• SOURCE MATERIAL

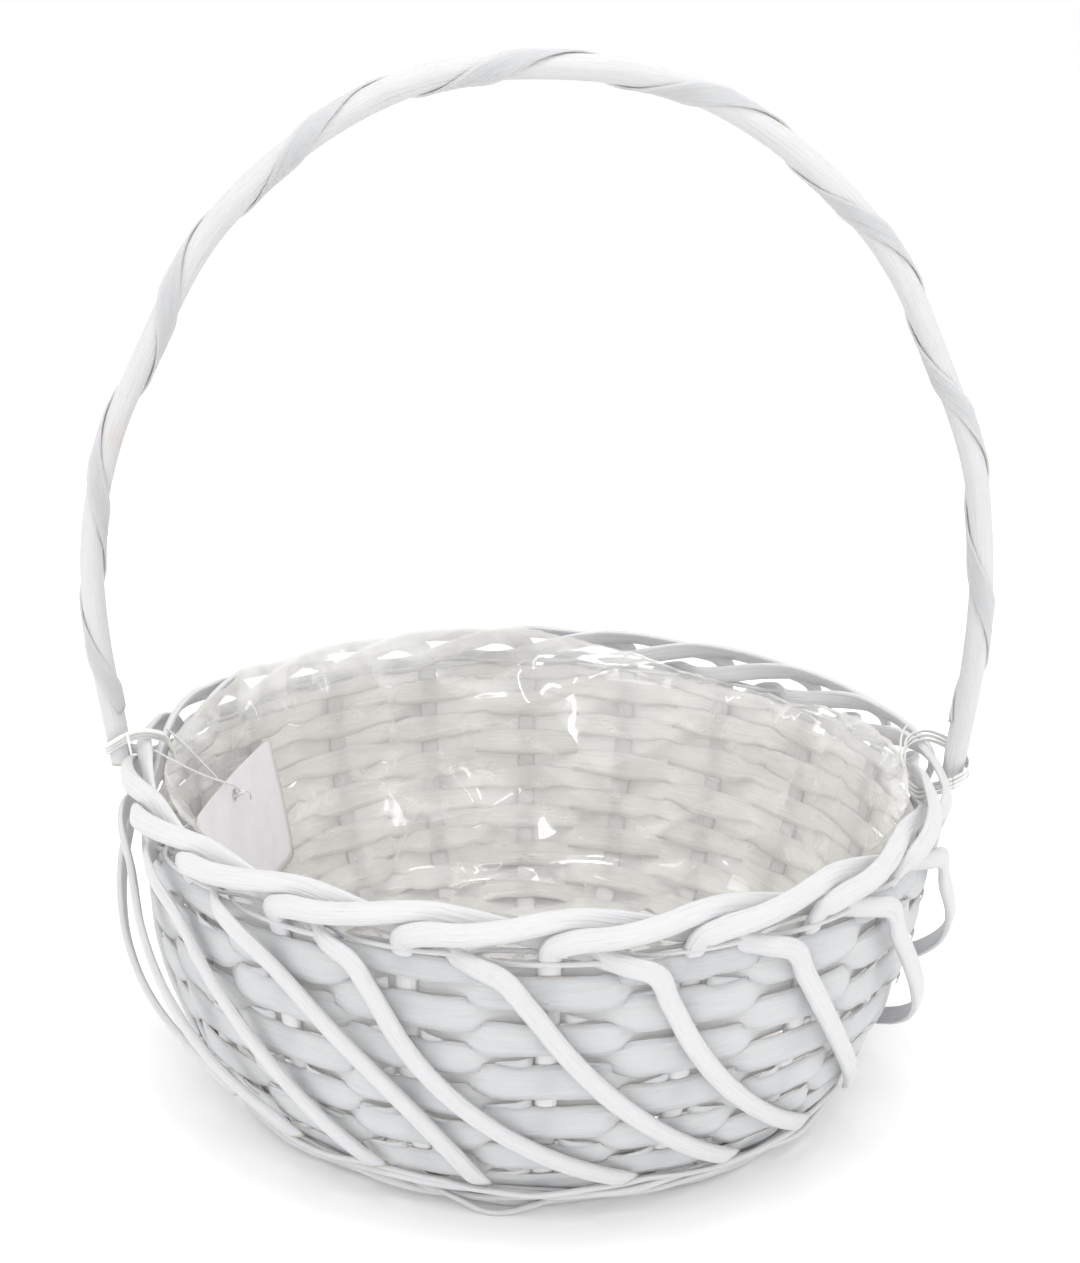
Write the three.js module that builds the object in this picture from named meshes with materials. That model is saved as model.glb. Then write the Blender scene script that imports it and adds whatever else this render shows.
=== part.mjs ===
// Flower girl basket: a round bowl of woven wood chip with a rod border, a rigid bound hoop handle,
// a clear film liner and a blank card tag on a thread.
// Millimetres, +Z up, origin on the basket's axis at the floor, the handle standing in the XZ plane.
// Angles are in degrees from the front (-Y) towards the right (+X).

import * as THREE from 'three';

// Bowl wall: the middle surface of the stakes is a quarter ellipse from the base edge to the rim
const BASE_RADIUS = 84;
const WALL_RADIUS = 115.5;
const BASE_LEVEL = 4.6;
const WALL_TOP = 93;

// Stakes: half-round rods that stand in the wall, fold into the border and run down outside it
const STAKES = 20;
const STAKE_STEP = 360 / STAKES;
const FIRST_STAKE = 2;
const ROD_WIDTH = 6.2;
const ROD_THICK = 2.5;

// Weave: flat chip rows, each over and under alternate stakes
const ROWS = 11;
const FIRST_ROW = 16.9;
const ROW_PITCH = 6.9;
const CHIP_WIDTH = 6.2;
const CHIP_THICK = 1;
const SWING_OUT = 2.8;
const SWING_IN = 1.9;
const WALE_THICK = 1.8;
const WALE_SWING_OUT = 3.4;
const TOP_WALE_LEVEL = 83.9;

// Foot and base
const FOOT_STRAND = 2.6;
const FOOT_STRANDS = [[88, 1.3], [91.8, 2.7], [95.4, 4.9]];
const STICK_WIDTH = 3.6;
const STICK_THICK = 3;
const STICK_LEVEL = 7.65;
const CROSS_LEVEL = 4.3;
const CROSS_PITCH = 4.2;
const STICK_END = 74;
const INNER_BASE_ROWS = [30, 36.5, 43, 49.5];
const INNER_BASE_SWING = 2.45;
const OUTER_BASE_ROWS = [57.5, 64, 70.5];
const OUTER_BASE_SWING = 3.8;
const OUTER_BASE_LEVEL = 6.25;

// Handle: a round rod whose feet are scarfed flat and bound outside the border
const HANDLE_RADIUS = 3.3;
const SCARF_FACE = 122;
const SCARF_TOP = 106;
const HANDLE_HALF = [
  [124.4, 92], [125.8, 108], [127.2, 130], [126, 158], [120.5, 186],
  [108.5, 213], [90, 244], [66, 266], [34, 282.5],
];
const HANDLE_TOP = 286.5;
const SKEIN_WIDTH = 5;
const SKEIN_THICK = 0.7;
const SKEIN_GAP = 1;
const SKEIN_TURNS = 9;
const LASHING_THICK = 1.1;

// Liner and tag
const FILM_THICK = 0.5;
const FILM_OFFSET = 6.3;
const FILM_FLOOR = 12;
const FILM_TOP = 92;
const CARD_WIDTH = 70;
const CARD_HEIGHT = 42.6;
const CARD_THICK = 0.6;
const CARD_HOLE = 2;
const CARD_HOLE_DROP = 6;
const CARD_TOP = 81;
const CARD_DISTANCE = 97;
const CARD_LEAN = 7;
const CARD_AZIMUTH = 10;
const THREAD_DIAMETER = 0.8;
const THREAD_ROUTE = [
  [-112.4, -10.4, 100], [-108.6, -7.6, 96.3], [-104.4, -3.9, 92.1], [-99.9, 1.6, 87.2],
  [-96.4, 7.4, 83.3], [-94.3, 11.6, 80.6], [-93.4, 14.6, 77.9], [-93.4, 16.3, 75.7],
  [-94.5, 16.7, 75.1], [-95.8, 16.8, 76.1], [-97.4, 15.8, 78.6], [-100.4, 14, 83.4],
  [-104.4, 12, 89.3], [-108.5, 9.9, 95.2], [-112.4, 8.1, 100],
];

// Finishes
const finish = (color, roughness, metalness = 0) =>
  new THREE.MeshStandardMaterial({ color, roughness, metalness });
const PAINTED_ROD = finish(0xebebf0, 0.5);
const PAINTED_CHIP = finish(0xe1e4e8, 0.6);
const FILM = finish(0xf4f4f2, 0.1);
const CARD = finish(0xdcdadf, 0.7);
const THREAD = finish(0xf2efe6, 0.8);
const LASHING = finish(0xe6e6e8, 0.5);

const group = new THREE.Group();
const rad = THREE.MathUtils.degToRad;
const addPiece = (name, geometry, material) => {
  const mesh = new THREE.Mesh(geometry, material);
  mesh.name = name;
  group.add(mesh);
};
const numbered = (name, index) => `${name}_${String(index + 1).padStart(2, '0')}`;

const polar = (radius, degrees, z) =>
  new THREE.Vector3(radius * Math.sin(rad(degrees)), -radius * Math.cos(rad(degrees)), z);
const outwards = (degrees) => polar(1, degrees, 0);
const up = new THREE.Vector3(0, 0, 1);

// Half a turn about the axis, for what the two sides share
const swapSides = ([x, y, z]) => [-x, -y, z];

// The wall's ellipse at parameter 0 (base edge) to 90 (rim): radius, height and outward normal
function wallAt(parameter) {
  const t = rad(parameter);
  const height = WALL_TOP - BASE_LEVEL;
  const spread = WALL_RADIUS - BASE_RADIUS;
  const slope = Math.hypot(spread * Math.cos(t), height * Math.sin(t));
  return {
    radius: BASE_RADIUS + spread * Math.sin(t),
    z: BASE_LEVEL + height * (1 - Math.cos(t)),
    normalRadius: (height * Math.sin(t)) / slope,
    normalZ: (-spread * Math.cos(t)) / slope,
  };
}

const parameterAtHeight = (z) =>
  THREE.MathUtils.radToDeg(Math.acos(1 - (z - BASE_LEVEL) / (WALL_TOP - BASE_LEVEL)));

// The wall's parameter at a distance along its surface from the base edge
function parameterAtLength(length) {
  const step = 0.25;
  let travelled = 0;
  let parameter = 0;
  while (travelled < length) {
    const a = wallAt(parameter);
    const b = wallAt(parameter + step);
    travelled += Math.hypot(b.radius - a.radius, b.z - a.z);
    parameter += step;
  }
  return parameter;
}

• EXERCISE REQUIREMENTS
Nothing in the data may differ; print all of it exactly as written.

• FULL ANSWER
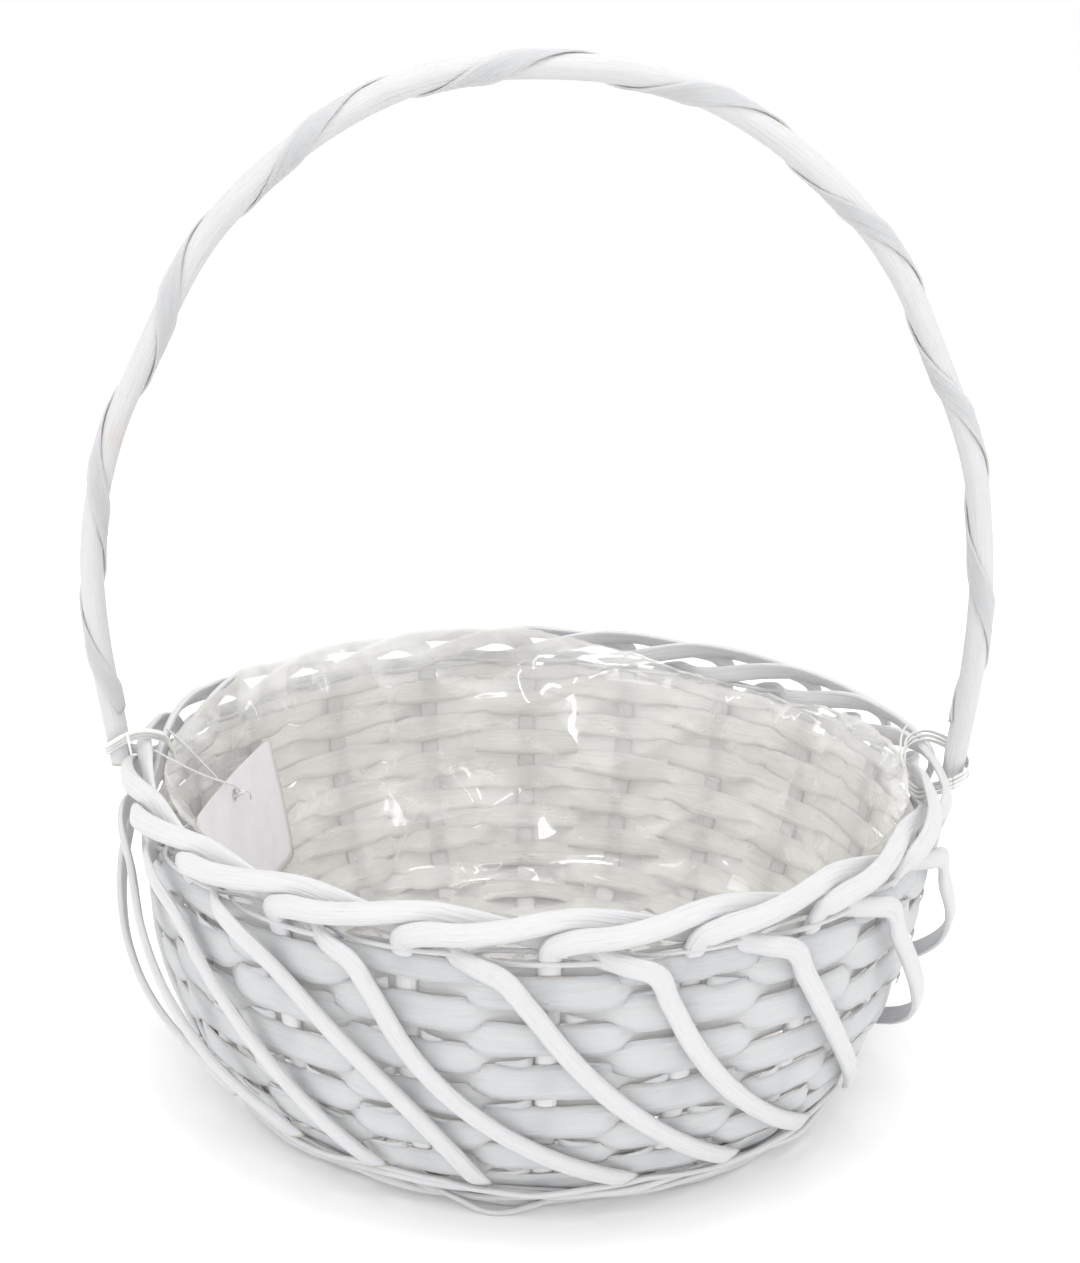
Write the three.js module that builds the object in this picture from named meshes with materials. That model is saved as model.glb. Then write the Blender scene script that imports it and adds whatever else this render shows.
=== part.mjs ===
// Flower girl basket: a round bowl of woven wood chip with a rod border, a rigid bound hoop handle,
// a clear film liner and a blank card tag on a thread.
// Millimetres, +Z up, origin on the basket's axis at the floor, the handle standing in the XZ plane.
// Angles are in degrees from the front (-Y) towards the right (+X).

import * as THREE from 'three';

// Bowl wall: the middle surface of the stakes is a quarter ellipse from the base edge to the rim
const BASE_RADIUS = 84;
const WALL_RADIUS = 115.5;
const BASE_LEVEL = 4.6;
const WALL_TOP = 93;

// Stakes: half-round rods that stand in the wall, fold into the border and run down outside it
const STAKES = 20;
const STAKE_STEP = 360 / STAKES;
const FIRST_STAKE = 2;
const ROD_WIDTH = 6.2;
const ROD_THICK = 2.5;

// Weave: flat chip rows, each over and under alternate stakes
const ROWS = 11;
const FIRST_ROW = 16.9;
const ROW_PITCH = 6.9;
const CHIP_WIDTH = 6.2;
const CHIP_THICK = 1;
const SWING_OUT = 2.8;
const SWING_IN = 1.9;
const WALE_THICK = 1.8;
const WALE_SWING_OUT = 3.4;
const TOP_WALE_LEVEL = 83.9;

// Foot and base
const FOOT_STRAND = 2.6;
const FOOT_STRANDS = [[88, 1.3], [91.8, 2.7], [95.4, 4.9]];
const STICK_WIDTH = 3.6;
const STICK_THICK = 3;
const STICK_LEVEL = 7.65;
const CROSS_LEVEL = 4.3;
const CROSS_PITCH = 4.2;
const STICK_END = 74;
const INNER_BASE_ROWS = [30, 36.5, 43, 49.5];
const INNER_BASE_SWING = 2.45;
const OUTER_BASE_ROWS = [57.5, 64, 70.5];
const OUTER_BASE_SWING = 3.8;
const OUTER_BASE_LEVEL = 6.25;

// Handle: a round rod whose feet are scarfed flat and bound outside the border
const HANDLE_RADIUS = 3.3;
const SCARF_FACE = 122;
const SCARF_TOP = 106;
const HANDLE_HALF = [
  [124.4, 92], [125.8, 108], [127.2, 130], [126, 158], [120.5, 186],
  [108.5, 213], [90, 244], [66, 266], [34, 282.5],
];
const HANDLE_TOP = 286.5;
const SKEIN_WIDTH = 5;
const SKEIN_THICK = 0.7;
const SKEIN_GAP = 1;
const SKEIN_TURNS = 9;
const LASHING_THICK = 1.1;

// Liner and tag
const FILM_THICK = 0.5;
const FILM_OFFSET = 6.3;
const FILM_FLOOR = 12;
const FILM_TOP = 92;
const CARD_WIDTH = 70;
const CARD_HEIGHT = 42.6;
const CARD_THICK = 0.6;
const CARD_HOLE = 2;
const CARD_HOLE_DROP = 6;
const CARD_TOP = 81;
const CARD_DISTANCE = 97;
const CARD_LEAN = 7;
const CARD_AZIMUTH = 10;
const THREAD_DIAMETER = 0.8;
const THREAD_ROUTE = [
  [-112.4, -10.4, 100], [-108.6, -7.6, 96.3], [-104.4, -3.9, 92.1], [-99.9, 1.6, 87.2],
  [-96.4, 7.4, 83.3], [-94.3, 11.6, 80.6], [-93.4, 14.6, 77.9], [-93.4, 16.3, 75.7],
  [-94.5, 16.7, 75.1], [-95.8, 16.8, 76.1], [-97.4, 15.8, 78.6], [-100.4, 14, 83.4],
  [-104.4, 12, 89.3], [-108.5, 9.9, 95.2], [-112.4, 8.1, 100],
];

// Finishes
const finish = (color, roughness, metalness = 0) =>
  new THREE.MeshStandardMaterial({ color, roughness, metalness });
const PAINTED_ROD = finish(0xebebf0, 0.5);
const PAINTED_CHIP = finish(0xe1e4e8, 0.6);
const FILM = finish(0xf4f4f2, 0.1);
const CARD = finish(0xdcdadf, 0.7);
const THREAD = finish(0xf2efe6, 0.8);
const LASHING = finish(0xe6e6e8, 0.5);

const group = new THREE.Group();
const rad = THREE.MathUtils.degToRad;
const addPiece = (name, geometry, material) => {
  const mesh = new THREE.Mesh(geometry, material);
  mesh.name = name;
  group.add(mesh);
};
const numbered = (name, index) => `${name}_${String(index + 1).padStart(2, '0')}`;

const polar = (radius, degrees, z) =>
  new THREE.Vector3(radius * Math.sin(rad(degrees)), -radius * Math.cos(rad(degrees)), z);
const outwards = (degrees) => polar(1, degrees, 0);
const up = new THREE.Vector3(0, 0, 1);

// Half a turn about the axis, for what the two sides share
const swapSides = ([x, y, z]) => [-x, -y, z];

// The wall's ellipse at parameter 0 (base edge) to 90 (rim): radius, height and outward normal
function wallAt(parameter) {
  const t = rad(parameter);
  const height = WALL_TOP - BASE_LEVEL;
  const spread = WALL_RADIUS - BASE_RADIUS;
  const slope = Math.hypot(spread * Math.cos(t), height * Math.sin(t));
  return {
    radius: BASE_RADIUS + spread * Math.sin(t),
    z: BASE_LEVEL + height * (1 - Math.cos(t)),
    normalRadius: (height * Math.sin(t)) / slope,
    normalZ: (-spread * Math.cos(t)) / slope,
  };
}

const parameterAtHeight = (z) =>
  THREE.MathUtils.radToDeg(Math.acos(1 - (z - BASE_LEVEL) / (WALL_TOP - BASE_LEVEL)));

// The wall's parameter at a distance along its surface from the base edge
function parameterAtLength(length) {
  const step = 0.25;
  let travelled = 0;
  let parameter = 0;
  while (travelled < length) {
    const a = wallAt(parameter);
    const b = wallAt(parameter + step);
    travelled += Math.hypot(b.radius - a.radius, b.z - a.z);
    parameter += step;
  }
  return parameter;
}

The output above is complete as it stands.